When we meet the doctor, she is packing up her beautiful, cluttered NY city apartment designed by Brian Prather in order to move to the other side of town. All through the show, she fills boxes with her memorabilia, which she describes in detail. Prather is also in charge of the fine projections of place, family, friends and enemies, which are used when needed. Her two children, Joel and Miriam are calling to dissuade her, but she is intent on changing spaces. Her beloved husband, Fred, has recently died.

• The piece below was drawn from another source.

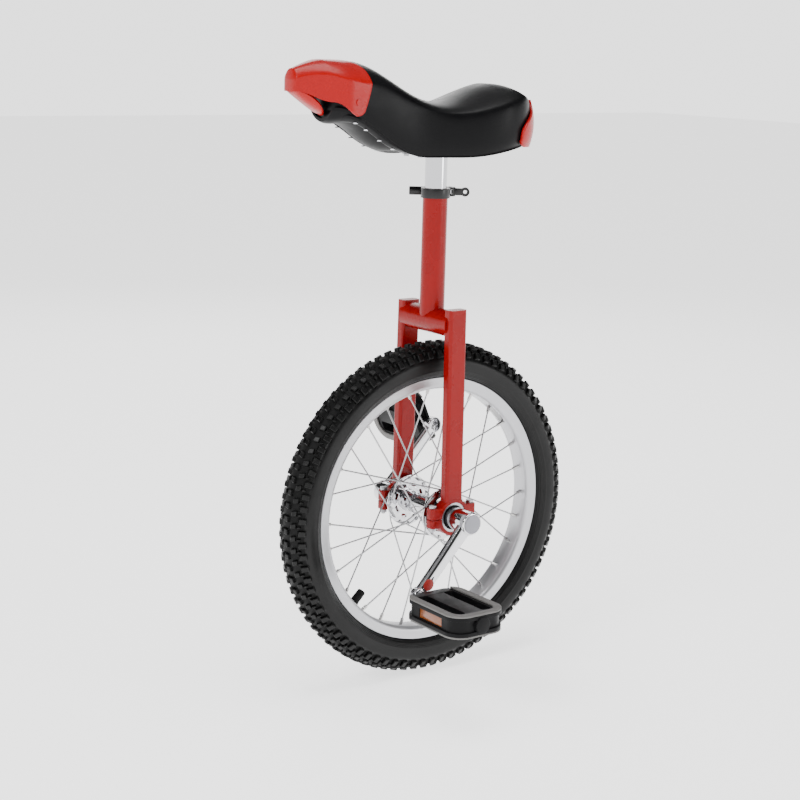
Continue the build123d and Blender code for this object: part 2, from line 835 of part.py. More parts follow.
def make_pedal_cones():
    """The outer cone and locknut that hold each pedal on its spindle."""
    cones = []
    for side in (1, -1):
        ring = hexagon(11.0) - Circle(pedal_spindle_radius)
        cones.append(at_pedal(side, plate_y(ring, side * (pedal_end - 20), side * (pedal_end - 15))))
    return group(cones)


tread_room = tread_thickness
window_x0 = pedal_barrel_radius + 1.5
window_x1 = pedal_depth / 2 - pedal_rail
window_y0 = pedal_start + 12
window_y1 = pedal_end - 15


def rounded_plan(depth, y0, y1, corner):
    return Pos(0, (y0 + y1) / 2) * RectangleRounded(depth, y1 - y0, corner)


def reflector_block(x, depth, proud):
    """A block in the front or rear face of the left pedal, about the pedal's axis."""
    face = x * (pedal_depth / 2 - pedal_groove)
    middle, half = (pedal_start + pedal_end) / 2, reflector_height / 2
    y0, y1 = middle - reflector_length / 2, middle + reflector_length / 2
    return block(face - x * depth, face - x * proud, y0, y1, -half, half)


def make_pedal_body(side):
    half = pedal_thickness / 2 - tread_room
    plan = rounded_plan(pedal_depth, pedal_start, pedal_end, pedal_corner)
    waist = rounded_plan(pedal_depth - 2 * pedal_groove, pedal_start + pedal_groove,
                         pedal_end - pedal_groove, pedal_corner - pedal_groove)
    window = RectangleRounded(window_x1 - window_x0, window_y1 - window_y0, 3)
    for x in (1, -1):
        plan -= Pos(x * (window_x0 + window_x1) / 2, (window_y0 + window_y1) / 2) * window
    groove = plate_z(rounded_plan(pedal_depth + 4, pedal_start - 2, pedal_end + 2, pedal_corner) - waist,
                     pedal_flange - half, half - pedal_flange)
    body = plate_z(plan, -half, half) - groove
    body += rod_y(pedal_barrel_radius, pedal_end - 6, pedal_end) & block(-20, 20, 0, 400, -half, half)
    inner_radius = pedal_spindle_radius + 1.5 + pedal_clearance
    body -= rod_y(inner_radius, pedal_start - 1, pedal_start + 10.5)
    body -= rod_y(pedal_spindle_radius + pedal_clearance, pedal_start, pedal_end - 20)
    body -= rod_y(7.5, pedal_end - 20.3, pedal_end + 1)
    for x in (1, -1):
        body -= reflector_block(x, 2.5, -1.0)
    if side < 0:
        body = mirror(body, about=Plane.XZ)
    return at_pedal(side, body)


def make_pedal_treads(side):
    """The gripping frames on both faces, open towards the crank."""
    plan = rounded_plan(pedal_depth, pedal_start, pedal_end, pedal_corner)
    inner_depth = pedal_depth - 2 * tread_rail
    inner_end = pedal_end - tread_rail
    open_start = pedal_start - 20
    plan -= Pos(0, (open_start + inner_end) / 2) * RectangleRounded(inner_depth, inner_end - open_start, 12)
    low, high = pedal_thickness / 2 - tread_room, pedal_thickness / 2
    pair = [plate_z(plan, low, high), plate_z(plan, -high, -low)]
    if side < 0:
        pair = [mirror(piece, about=Plane.XZ) for piece in pair]
    solids = [solid for piece in pair for solid in piece.solids()]
    return group(at_pedal(side, solid) for solid in solids)


def make_reflectors(side):
    pair = [reflector_block(x, 2.5, 0.8) for x in (1, -1)]
    if side < 0:
        pair = [mirror(piece, about=Plane.XZ) for piece in pair]
    return group(at_pedal(side, piece) for piece in pair)


def make_pedal_cap(side):
    cap = rod_y(9.5, side * pedal_end, side * (pedal_end + 1.8))
    cap += rod_y(7.5, side * (pedal_end - 4), side * pedal_end)
    return at_pedal(side, cap)


# ---------------------------------------------------------------- assembly

saddle_outer = saddle_clearance()
nodes = {
    "seat_tube": make_seat_tube(),
    "fork_crown": make_crown(),
    "fork_leg_left": make_leg(1),
    "fork_leg_right": make_leg(-1),
    "bearing_holder_left": make_holder(1),
    "bearing_holder_right": make_holder(-1),
    "bearing_cap_left": make_cap(1),
    "bearing_cap_right": make_cap(-1),
    "holder_bolts": make_holder_bolts(),
    "holder_nuts": make_holder_nuts(),
    "bearing_outer_left": bearing_ring(1, bearing_radius, bearing_outer_ring),
    "bearing_outer_right": bearing_ring(-1, bearing_radius, bearing_outer_ring),
    "bearing_balls": make_balls(),
    "bearing_seals": make_seals(),
    "seat_clamp_collar": make_collar(),
    "clamp_skewer": make_skewer(),
    "clamp_barrel_nut": make_barrel_nut(),
    "clamp_pivot_pin": make_pivot_pin(),
    "clamp_lever": make_lever(),
    "seatpost": make_seatpost(),
    "seatpost_bracket": make_bracket(),
    "saddle_base": make_base(),
    "saddle_foam": make_foam(),
    "saddle_cover": make_cover(),
    "front_bumper": make_front_bumper(saddle_outer),
    "rear_bumper": make_rear_bumper(saddle_outer),
    "saddle_staples": make_staples(),
    "saddle_studs": make_saddle_studs(),
    "saddle_nuts": make_saddle_nuts(),
    "bumper_screws": make_bumper_screws(),
    "hub_axle": make_axle(),
    "hub_barrel": make_hub_barrel(),
    "hub_flange_left": make_flange(1),
    "hub_flange_right": make_flange(-1),
    "bearing_inner_left": bearing_ring(1, bearing_inner_ring, axle_radius),
    "bearing_inner_right": bearing_ring(-1, bearing_inner_ring, axle_radius),
    "spokes_left": group(make_spoke(number) for number in range(0, spoke_count, 2)),
    "spokes_right": group(make_spoke(number) for number in range(1, spoke_count, 2)),
    "spoke_nipples": group(make_nipple(number) for number in range(spoke_count)),
    "rim": make_rim(),
    "rim_tape": make_rim_tape(),
    "inner_tube": make_inner_tube(),
    "valve_stem": make_valve_stem(),
    "valve_cap": make_valve_cap(),
    "tyre": make_tyre(),
    "crank_left": make_crank(1),
    "crank_right": make_crank(-1),
    "crank_nuts": make_crank_nuts(),
    "dust_caps": make_dust_caps(),
    "pedal_spindle_left": make_pedal_spindle(1),
    "pedal_spindle_right": make_pedal_spindle(-1),
    "pedal_cones": make_pedal_cones(),
    "pedal_body_left": make_pedal_body(1),
    "pedal_body_right": make_pedal_body(-1),
    "pedal_treads_left": make_pedal_treads(1),
    "pedal_treads_right": make_pedal_treads(-1),
    "pedal_reflectors_left": make_reflectors(1),
    "pedal_reflectors_right": make_reflectors(-1),
    "pedal_cap_left": make_pedal_cap(1),
    "pedal_cap_right": make_pedal_cap(-1),
}

os.makedirs("parts", exist_ok=True)
for name, shape in nodes.items():
    export_step(Pos(0, 0, axle_height) * shape, f"parts/{name}.step")
print(len(nodes), "nodes")
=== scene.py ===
# %% [markdown]
# # A unicycle, finished in Blender
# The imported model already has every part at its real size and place. This script keeps that frame
# and gives it what a working model leaves out: tread, moulded shells, upholstery and finishes.
# We load the frame first, and note its box, because nothing that we add may change the size.

# %% Load the frame
import json
from math import atan2, cos, pi, radians, sin, sqrt

import bmesh
import bpy
from mathutils import Matrix, Vector

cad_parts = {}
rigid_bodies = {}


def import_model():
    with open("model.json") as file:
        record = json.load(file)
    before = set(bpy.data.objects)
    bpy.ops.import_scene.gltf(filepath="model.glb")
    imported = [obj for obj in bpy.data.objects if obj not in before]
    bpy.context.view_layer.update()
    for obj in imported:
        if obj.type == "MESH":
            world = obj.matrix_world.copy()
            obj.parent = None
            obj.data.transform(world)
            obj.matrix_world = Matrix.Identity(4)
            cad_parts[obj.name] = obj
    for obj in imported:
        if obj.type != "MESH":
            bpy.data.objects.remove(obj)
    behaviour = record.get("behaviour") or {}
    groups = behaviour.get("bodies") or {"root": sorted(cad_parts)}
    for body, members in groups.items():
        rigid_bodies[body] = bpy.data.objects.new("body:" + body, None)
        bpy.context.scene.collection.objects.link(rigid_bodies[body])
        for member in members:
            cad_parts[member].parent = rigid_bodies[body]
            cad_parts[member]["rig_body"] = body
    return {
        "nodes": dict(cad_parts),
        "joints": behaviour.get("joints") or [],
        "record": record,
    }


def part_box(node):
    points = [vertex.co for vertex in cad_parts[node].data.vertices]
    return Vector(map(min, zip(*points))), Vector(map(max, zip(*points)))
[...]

In short order, we find out that Dr. Ruth was born in 1928 in Westheimer, Germany. With Hitler's rise, Jews were experiencing increasing persecutions and then came Kristallnacht. When her dear father was taken away by the Nazis in a truck, Karola, an only child, then ten years old, was sent by Kindertransport to Switzerland. She never saw her family again; they were killed in a concentration camp. She was mistreated by her saviors, lost her virginity young, married three times, emigrated to Israel where she worked on a kibbutz, lived in France, struggled to get her Phd in America, and remained true to Judaism. Her fame on radio and television was really amazing. She loves responsible sex and the theater. What could be better, she asks with a flourish.
I saw Mark St Germain's first play, Forgiving Typhoid Mary, rehearsed on the grounds of the O'Neill Center during the summer of 1990; it starred Linda Hunt. Since then, he has written many plays; the last one, Freud's Last Session, inspired Becoming Dr. Ruth, which I think is his best.
Playing now through July 14 at Hartford Theaterworks.